I don't think we ever developed any software targeted at the Lisa (or if we did, it was in the brief period before I joined). We were always developing for the Mac, initially cross-compiling from Lisa.

We did move to Mac-based development after not too long. I have zero memory of why/how that happened, but I'm sure it was clear even at the time that the Mac was the more sustainable long-term platform (also the Lisas were insanely expensive). Still, for a while there it was a real stretch to squeeze a reasonable dev environment into Mac hardware. I remember – and this feels insane as I'm typing it, but it happened – at some point we actually paid someone to fab an add-on circuit board that we somehow glommed into our Macs (these were probably 512KB or 1MB models, I can't remember) that doubled the RAM size. The additional RAM couldn't be used for normal applications, it somehow manifested as a RAM drive. We had one RAM drive in the add-on memory, a second RAM drive partitioned from the standard motherboard memory, and the rest of the standard memory was used to run dev tools and/or the application under test.

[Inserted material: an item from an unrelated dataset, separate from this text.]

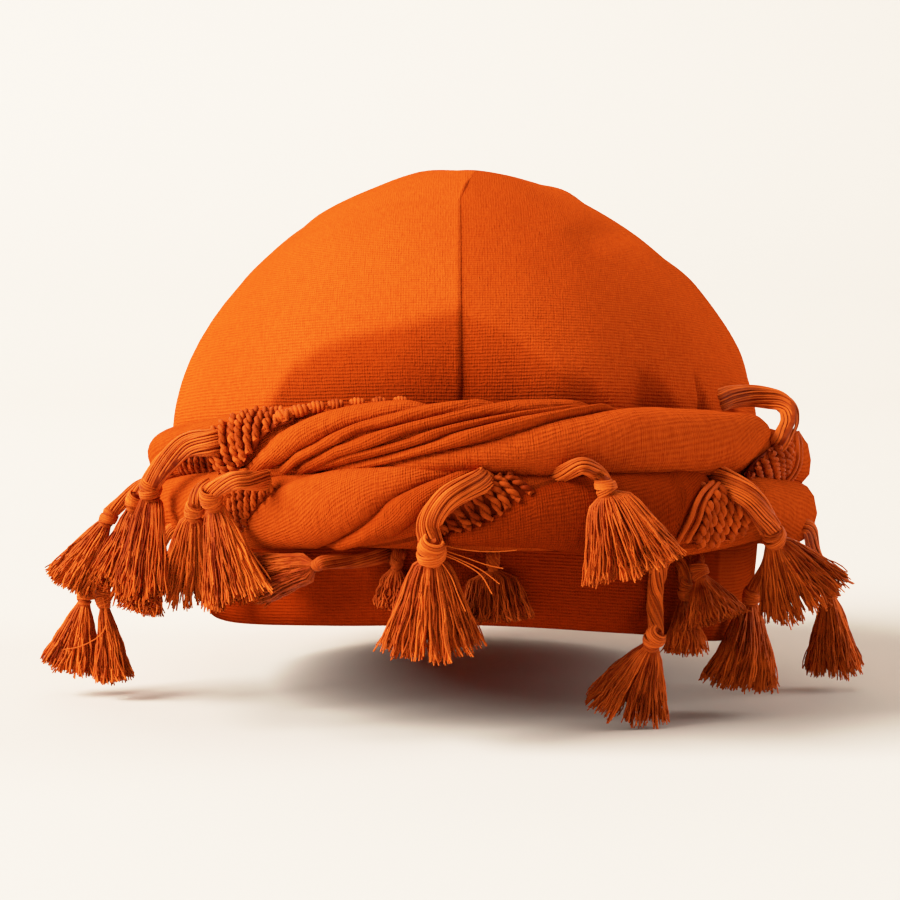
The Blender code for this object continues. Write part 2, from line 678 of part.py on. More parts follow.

Putting all of the source code into a RAM drive was necessary to make the development experience tolerable (I can't remember whether the concern was source code navigation, build times, or both... EDIT now that I think about it, it might have been the object code rather than the source code that needed to be on the RAM drive; or perhaps both).

Different times...

In the mid-late 1980s we compiled and tested Amiga software on the Amiga entirely from RAM drives using rather expensive 2 MB RAM add ons, and then stored the updated source code on 3.5" floppy disks that had to be rotated out regularly because they regularly went bad.

Only towards the end of the 1980s were hard drives inexpensive enough to become commonplace. My first 65 MB drive cost $949 (ca 1989), and that is why we were using floppies and RAM drives instead. The RAM drives did survive reboots and crashes most of the time, which helped quite a bit as you may imagine.